Regardless of which form the appeal takes, this court has generally applied the abuse of discretion standard, although the case law reveals several different permutations of this standard. Compare, e.g., Bush v. Rauch, 38 F.3d 842, 849 (6th Cir.1994) (“abuse of discretion”); Woods, 954 F.2d at 391 (same); Emmons, 874 F.2d at 359 (same); Glen Eden, 740 F.2d at 428 (same), with Criss, 867 F.2d at 261 (“clearly an abuse of discretion”), with Wayne, 36 F.3d at 530 (“ ‘abuse of discretion resulting in substantial prejudice’ ” (quoting Elvis, 936 F.2d at 893)). A number of different factors are applicable to such claims, such as (1) when the appellant learned of the issue that is the subject of the desired discovery, see Woods, 954 F.2d at 391; (2) whether the desired discovery would have changed the ruling below, see Gordon v. Barnes Pumps, Inc., 999 F.2d 133, 138 (6th Cir.1993); Elvis, 936 F.2d at 894; Rhodes v. McDannel, 945 F.2d 117, 119 (6th Cir.1991), cert. denied, 502 U.S. 1032, 112 S.Ct. 872, 116 L.Ed.2d 777 (1992); Shavrnoch, 726 F.2d at 294; (3) how long the discovery period had lasted, see Woods, 954 F.2d at 391; Emmons, 874 F.2d at 359 n. 8; (4) whether the appellant was dilatory in its discovery efforts, see Frank v. D'Ambrosi, 4 F.3d 1378, 1384 (6th Cir.1993); McTighe v. Mechanics Educ. Soc’y of Am., Local 19, 772 F.2d 210, 213 (6th Cir.1985); and (5) whether the appellee was responsive to discovery requests, see Tarleton, 717 F.2d at 1534-35; Glen Eden, 740 F.2d at 428.

B.

Applying these various factors to this case, we conclude that the district court did not abuse its discretion in denying Plott’s motion for additional discovery and refusing to defer summary judgment under Rule 56(f). First, Plott was dilatory in his efforts to secure the information on which he bases his claim. He first learned of a local affirmative action plan at least three weeks before the end of the discovery period, but did not request any information during the remaining time. His need to know the names of those who had secured apprenticeships became apparent even earlier in the discovery process. Second, even if Plott had received the materials he wanted, this ease’s outcome would be the same. Section 713(b) of Title VII grants GM immunity for the employment decisions at the core of this litigation, and the additional information Plott sought was irrelevant to section 713(b)’s application.

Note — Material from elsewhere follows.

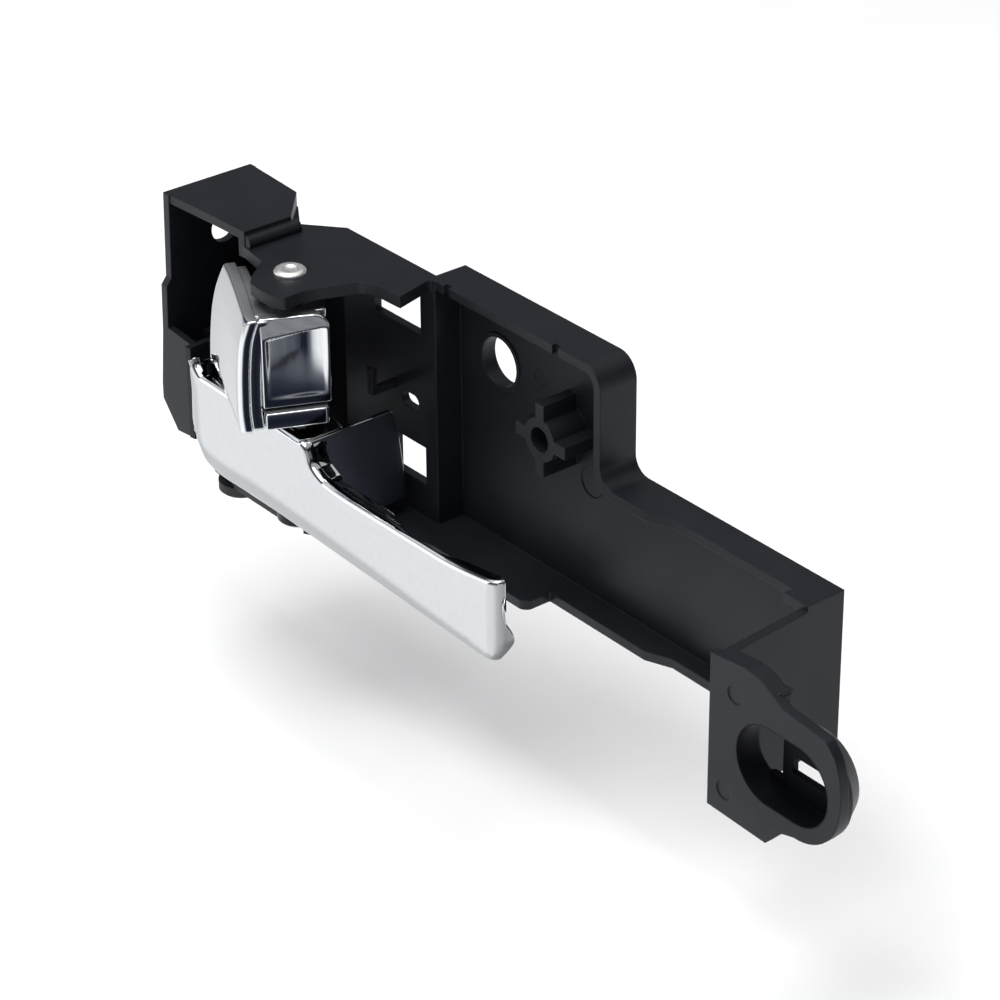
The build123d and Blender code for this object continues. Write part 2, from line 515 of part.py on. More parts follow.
# ---------------------------------------------------------------- lock lever
PAD_R = 10.8          # right edge of the paddle
POCKET = 11.3         # face of the side pocket
LOCK_LOW = -29.2      # underside of the lock lever's body
with BuildPart() as lock_lever:
    # paddle: bowed front, constant skin
    with BuildSketch(lock_side(-19.6)):
        with BuildLine():
            Spline((-11.1, -5.0), (-12.75, -11.0), (-13.4, -18.0), (-13.45, -24.0), (-13.1, -30.0))
            Line((-13.1, -30.0), (-9.6, -30.0))
            Spline((-9.6, -30.0), (-9.9, -24.0), (-9.8, -18.0), (-9.1, -11.0), (-7.4, -5.0))
            Line((-7.4, -5.0), (-11.1, -5.0))
        make_face()
    extrude(amount=PAD_R + 19.6)
    # bowed left edge
    with BuildSketch(lock_front(-5.0)):
        with BuildLine():
            Line((-20.5, -3.0), (-15.6, -3.0))
            Spline((-15.6, -3.0), (-16.9, -7.0), (-18.3, -14.0), (-19.1, -22.0), (-19.3, -31.5))
            Polyline((-19.3, -31.5), (-20.5, -31.5), (-20.5, -3.0))
        make_face()
    extrude(amount=12.0, mode=Mode.SUBTRACT)
    # the rear half of the paddle's right edge is stepped back
    with BuildSketch(lock_side(PAD_R - 0.45)):
        with BuildLine():
            Spline((-9.4, -4.0), (-10.75, -11.0), (-11.5, -18.0), (-11.55, -24.0), (-11.2, -31.0))
            Polyline((-11.2, -31.0), (-6.0, -31.0), (-6.0, -4.0), (-9.4, -4.0))
        make_face()
    extrude(amount=2.0, mode=Mode.SUBTRACT)
    # body with the side pocket
    with BuildSketch(lock_top(-24.9)) as s7:
        with BuildLine():
            Polyline((-4.6, -9.6), (POCKET, -9.6), (POCKET, 5.6), (-2.0, 6.4), (-4.6, 4.0), close=True)
        make_face()
    extrude(amount=19.9)
    fillet(lock_lever.edges().filter_by(lambda e: abs(((e.center().X - PX) * SR + (e.center().Y - PY) * CR) - 6.0) < 0.5
                                        and e.center().Z - PZ > -5.2), 3.0)
    # concave pocket with its crease
    with BuildSketch(lock_top(-22.6)):
        with BuildLine():
            Line((POCKET + 1, -8.4), (POCKET - 0.7, -8.4))
            Spline((POCKET - 0.7, -8.4), (POCKET - 1.5, -2.0), (POCKET - 0.4, 4.9))
            Polyline((POCKET - 0.4, 4.9), (POCKET + 1, 4.9), (POCKET + 1, -8.4))
        make_face()
    extrude(amount=13.6, mode=Mode.SUBTRACT)
    with BuildSketch(lock_side(POCKET - 0.35)):
        with BuildLine():
            Polyline((-8.2, -9.1), (4.6, -8.4), (4.6, -6.4), (3.8, -5.8), (-8.2, -5.8), close=True)
        make_face()
    extrude(amount=2.0, mode=Mode.SUBTRACT)
    # lower block behind a narrow groove
    with BuildSketch(lock_top(-25.6)):
        with BuildLine():
            Polyline((-4.0, -9.6), (10.2, -9.6), (10.2, 4.0), (-3.0, 4.6), close=True)
        make_face()
    extrude(amount=0.8)
    with BuildSketch(lock_top(LOCK_LOW)) as s11:
        with BuildLine():
            Polyline((-4.6, -10.0), (12.6, -10.0), (12.6, 4.4), (-2.0, 5.6), (-4.6, 4.0), close=True)
        make_face()
        fillet(s11.vertices().sort_by_distance((12.6, 4.4, 0))[0], 0.8)
    extrude(amount=-25.5 - LOCK_LOW)
    # hollow between the pocket and the hub, open below
    with BuildSketch(lock_top(LOCK_LOW - 0.2)):
        with BuildLine():
            Polyline((5.6, -8.2), (8.2, -8.2), (8.2, 3.2), (5.6, 3.2), close=True)
        make_face()
    extrude(amount=-7.0 - LOCK_LOW, mode=Mode.SUBTRACT)
    # raised hub, and the crank with the eye for the lock cable
    with BuildSketch(lock_top(-10.0)):
        Circle(4.6)
    extrude(amount=6.4)
    with BuildSketch(lock_top(LOCK_LOW)):
        with BuildLine():
            Polyline((-3.0, -1.6), (-14.4, -1.0), (-15.4, 0.6), (-15.4, 3.4), (-14.4, 4.6), (-3.0, 4.6), close=True)
        make_face()
        with Locations((-12.6, 1.8)):
            Circle(1.3, mode=Mode.SUBTRACT)
    extrude(amount=2.2)
    # pin bore
    with BuildSketch(lock_top(LOCK_LOW - 1.0)):
        Circle(PIN_HOLE_R)
    extrude(amount=28.0, mode=Mode.SUBTRACT)
lock_lever.part.label = "lock_lever"
export_step(lock_lever.part, "parts/lock_lever.step")
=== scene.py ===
import json
import math
import bpy
import bmesh
from mathutils import Matrix, Vector

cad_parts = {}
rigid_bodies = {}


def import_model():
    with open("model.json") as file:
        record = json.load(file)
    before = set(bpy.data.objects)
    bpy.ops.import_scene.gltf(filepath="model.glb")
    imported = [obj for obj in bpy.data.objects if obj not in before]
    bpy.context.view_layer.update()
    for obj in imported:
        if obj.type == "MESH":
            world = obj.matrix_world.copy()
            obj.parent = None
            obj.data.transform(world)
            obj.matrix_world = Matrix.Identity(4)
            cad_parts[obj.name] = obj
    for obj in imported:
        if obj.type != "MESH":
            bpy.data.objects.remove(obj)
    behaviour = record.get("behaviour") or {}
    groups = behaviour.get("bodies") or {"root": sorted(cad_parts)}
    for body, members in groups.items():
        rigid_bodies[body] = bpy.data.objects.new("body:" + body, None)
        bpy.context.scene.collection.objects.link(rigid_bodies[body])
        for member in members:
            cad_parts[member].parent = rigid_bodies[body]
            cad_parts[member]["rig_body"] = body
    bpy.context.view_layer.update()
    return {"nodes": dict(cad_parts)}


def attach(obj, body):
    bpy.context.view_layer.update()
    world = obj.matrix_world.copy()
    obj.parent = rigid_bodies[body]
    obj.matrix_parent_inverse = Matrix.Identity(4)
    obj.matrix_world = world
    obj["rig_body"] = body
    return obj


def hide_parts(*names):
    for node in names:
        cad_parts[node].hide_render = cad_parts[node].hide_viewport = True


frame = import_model()

# pivot axis of the levers, top of the pivot plate, in metres
PV = Vector((-0.0582, -0.0295, 0.0209))
MM = 0.001


# ------------------------------------------------------------ node helpers
def new_mat(name):
    m = bpy.data.materials.new(name)
    m.use_nodes = True
    nt = m.node_tree
    for n in list(nt.nodes):
        nt.nodes.remove(n)
    out = nt.nodes.new("ShaderNodeOutputMaterial")
    bs = nt.nodes.new("ShaderNodeBsdfPrincipled")
    nt.links.new(bs.outputs[0], out.inputs[0])
    return m, nt, bs


def node(nt, kind, **props):
    n = nt.nodes.new(kind)
    for k, v in props.items():
        if k in n.inputs:
            n.inputs[k].default_value = v
        else:
            setattr(n, k, v)
    return n


def link(nt, a, ao, b, bi):
    nt.links.new(a.outputs[ao], b.inputs[bi])


def coords(nt, scale):
    tc = node(nt, "ShaderNodeTexCoord")
    mp = node(nt, "ShaderNodeMapping")
    link(nt, tc, "Object", mp, "Vector")
    mp.inputs["Scale"].default_value = scale
    return mp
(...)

In fact, the only evidence in the record that supports Plott’s claim is that GM was not cooperative during discovery. Under different circumstances, such uncooperative behavior might merit reversal. In this case, however, even the most forthcoming responses would not have changed the ultimate result. Therefore, in the context of review for abuse of discretion, the district court’s discovery rulings do not constitute reversible error.

For the foregoing reasons, we AFFIRM the judgment of the district court.